### Goal
Can the data below be echoed back word for word?
━━━━━━━━━━━━━━━━━━━━
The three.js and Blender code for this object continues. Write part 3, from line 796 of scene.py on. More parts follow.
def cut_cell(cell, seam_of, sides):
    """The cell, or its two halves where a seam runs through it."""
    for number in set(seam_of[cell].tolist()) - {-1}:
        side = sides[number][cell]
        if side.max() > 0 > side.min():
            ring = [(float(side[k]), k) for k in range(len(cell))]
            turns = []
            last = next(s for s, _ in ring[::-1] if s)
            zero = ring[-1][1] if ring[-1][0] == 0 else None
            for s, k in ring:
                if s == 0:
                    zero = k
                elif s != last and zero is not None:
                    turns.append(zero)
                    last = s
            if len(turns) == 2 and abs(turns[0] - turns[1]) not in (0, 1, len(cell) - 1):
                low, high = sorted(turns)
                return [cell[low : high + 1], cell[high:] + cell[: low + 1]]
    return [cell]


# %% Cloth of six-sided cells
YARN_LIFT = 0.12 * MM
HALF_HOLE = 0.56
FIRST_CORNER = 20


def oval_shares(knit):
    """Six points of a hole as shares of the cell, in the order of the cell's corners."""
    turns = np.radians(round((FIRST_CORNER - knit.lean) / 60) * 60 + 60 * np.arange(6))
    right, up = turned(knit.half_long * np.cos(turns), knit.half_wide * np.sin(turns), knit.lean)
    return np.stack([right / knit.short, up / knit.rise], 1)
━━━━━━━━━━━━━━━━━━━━
### Exercise answer
The three.js and Blender code for this object continues. Write part 3, from line 796 of scene.py on. More parts follow.
def cut_cell(cell, seam_of, sides):
    """The cell, or its two halves where a seam runs through it."""
    for number in set(seam_of[cell].tolist()) - {-1}:
        side = sides[number][cell]
        if side.max() > 0 > side.min():
            ring = [(float(side[k]), k) for k in range(len(cell))]
            turns = []
            last = next(s for s, _ in ring[::-1] if s)
            zero = ring[-1][1] if ring[-1][0] == 0 else None
            for s, k in ring:
                if s == 0:
                    zero = k
                elif s != last and zero is not None:
                    turns.append(zero)
                    last = s
            if len(turns) == 2 and abs(turns[0] - turns[1]) not in (0, 1, len(cell) - 1):
                low, high = sorted(turns)
                return [cell[low : high + 1], cell[high:] + cell[: low + 1]]
    return [cell]


# %% Cloth of six-sided cells
YARN_LIFT = 0.12 * MM
HALF_HOLE = 0.56
FIRST_CORNER = 20


def oval_shares(knit):
    """Six points of a hole as shares of the cell, in the order of the cell's corners."""
    turns = np.radians(round((FIRST_CORNER - knit.lean) / 60) * 60 + 60 * np.arange(6))
    right, up = turned(knit.half_long * np.cos(turns), knit.half_wide * np.sin(turns), knit.lean)
    return np.stack([right / knit.short, up / knit.rise], 1)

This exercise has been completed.